Promising high school students from throughout California visited Sacramento State from July 21-28 for a leadership conference.
This year’s conference marked the 30th anniversary of a program that has paid dividends in helping thousands of at-risk students maximize their potential.
Students learned about college, state government and getting along in the workaday world during their weeklong stay. Their activities included guest lectures about California’s public policy process, meetings with Latino legislators and role-playing in public policy development.

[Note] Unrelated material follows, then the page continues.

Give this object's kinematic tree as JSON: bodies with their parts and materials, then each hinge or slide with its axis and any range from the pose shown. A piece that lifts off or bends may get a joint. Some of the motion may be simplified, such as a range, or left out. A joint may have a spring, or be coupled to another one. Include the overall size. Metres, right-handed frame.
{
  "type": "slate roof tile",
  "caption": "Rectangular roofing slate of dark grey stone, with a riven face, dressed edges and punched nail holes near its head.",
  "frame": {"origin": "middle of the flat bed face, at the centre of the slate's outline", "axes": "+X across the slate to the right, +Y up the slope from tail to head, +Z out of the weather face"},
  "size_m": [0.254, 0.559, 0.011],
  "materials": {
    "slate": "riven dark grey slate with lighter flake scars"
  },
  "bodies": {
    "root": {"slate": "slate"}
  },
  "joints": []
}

The conference also featured a college fair with representatives from some of the nation’s best institutions of higher learning. This exposure is especially important because many of the program’s students come from economically disadvantaged homes and would be the first in their families to attend college.

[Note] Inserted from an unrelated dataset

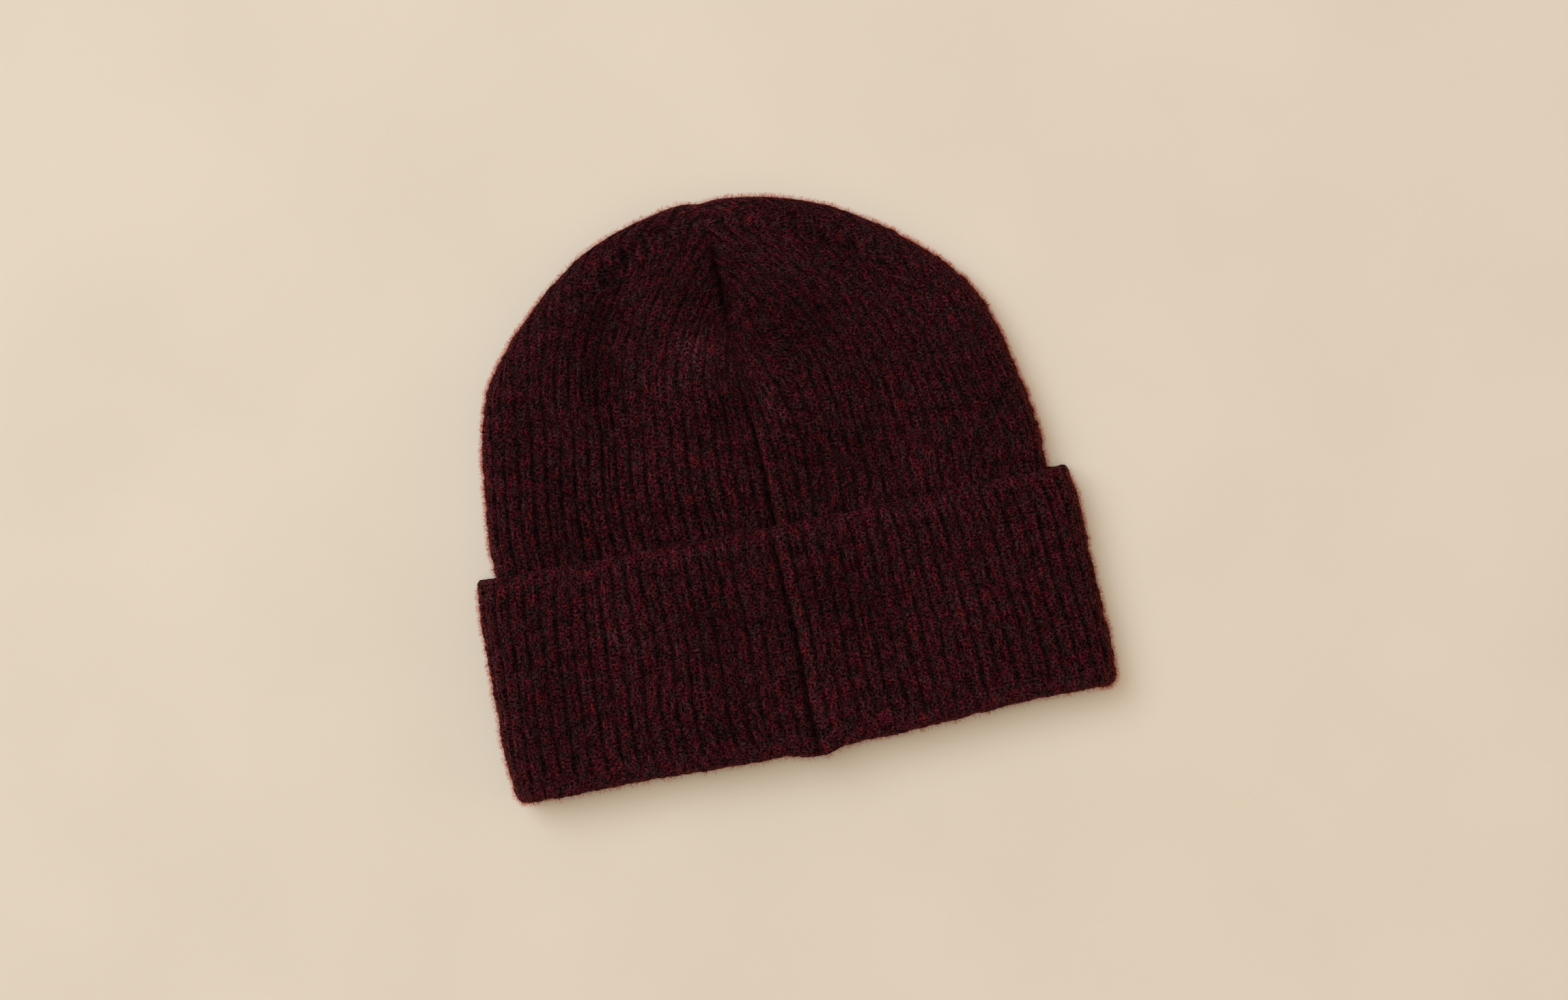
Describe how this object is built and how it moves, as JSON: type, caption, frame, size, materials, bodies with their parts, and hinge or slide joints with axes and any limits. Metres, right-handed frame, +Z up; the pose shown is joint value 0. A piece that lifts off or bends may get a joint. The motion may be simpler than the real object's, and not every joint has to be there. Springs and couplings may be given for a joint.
{
  "type": "beanie",
  "caption": "Rib-knit beanie lying flat, with a deep turned-up cuff, a round crown drawn in by darts and a closing seam up the middle.",
  "frame": {"origin": "centre of the hat's box, on the surface that it lies on", "axes": "+X across the hat, +Y from the fold at the mouth to the tip of the crown, +Z up from the surface, out of the side with the closing seam"},
  "size_m": [0.2222, 0.2044, 0.0268],
  "materials": {
    "crown_knit": "brushed wool rib knit, burgundy, plum and charcoal marl",
    "cuff_knit": "brushed wool rib knit, burgundy, plum and charcoal marl"
  },
  "bodies": {
    "root": {"crown": "crown_knit", "cuff": "cuff_knit"}
  },
  "joints": []
}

Sacramento State President Alexander Gonzalez welcomed the groups to campus. His remarks were especially relevant because he was the first in his family to earn a college degree. He makes it a point during each Commencement to recognize newly minted graduates who can say the same.
The Chicano Latino Youth Leadership Project’s programs connect young people with community volunteers, policymakers and professionals to “motivate leadership and civic engagement by strengthening cultural identity, self-confidence and community connections, and open doors to academic achievement, career growth and leadership opportunities.”
The African-American Leaders for Tomorrow Program (AALTP) is geared toward giving students tools to succeed in many areas, including leadership, state and local government, financial literacy, and career exploration through intense, hands-on training.
The California Youth Leadership Forum (YLF) for Students with Disabilities conducted an intensive five-day program specifically for high school juniors and seniors with disabilities.
More than 1,200 California YLF alumni are now pursuing higher education, are gainfully employed, are developing as local, state and national leaders, and are living independently in our communities. Many of them consider the program a life-changing experience.
“YLF was the first time I was ever exposed to positive role models with disabilities, which completely gave me a new perspective of my life,” says Gina Semenza, a program participant in 1998 who now works as a field representative for Sen. Barbara Boxer.
Stanford graduate and community organizer Jessica Lehman, Class of 1993, agrees. “The lessons I have learned at YLF, and continue to learn through the Alumni Alliance, have allowed me to develop and succeed.”
More than 3,000 students have gone through the Chicano-Latino program, with more than 90 percent attending college. Comparable success stories can be found among graduates of the other two programs. These impressive track records underscore the value of Sacramento State’s annual leadership conferences, which also forge new friendships among California students. It’s one more example of the University’s commitment to help cultivate a new generation of leaders who can make a difference in their communities.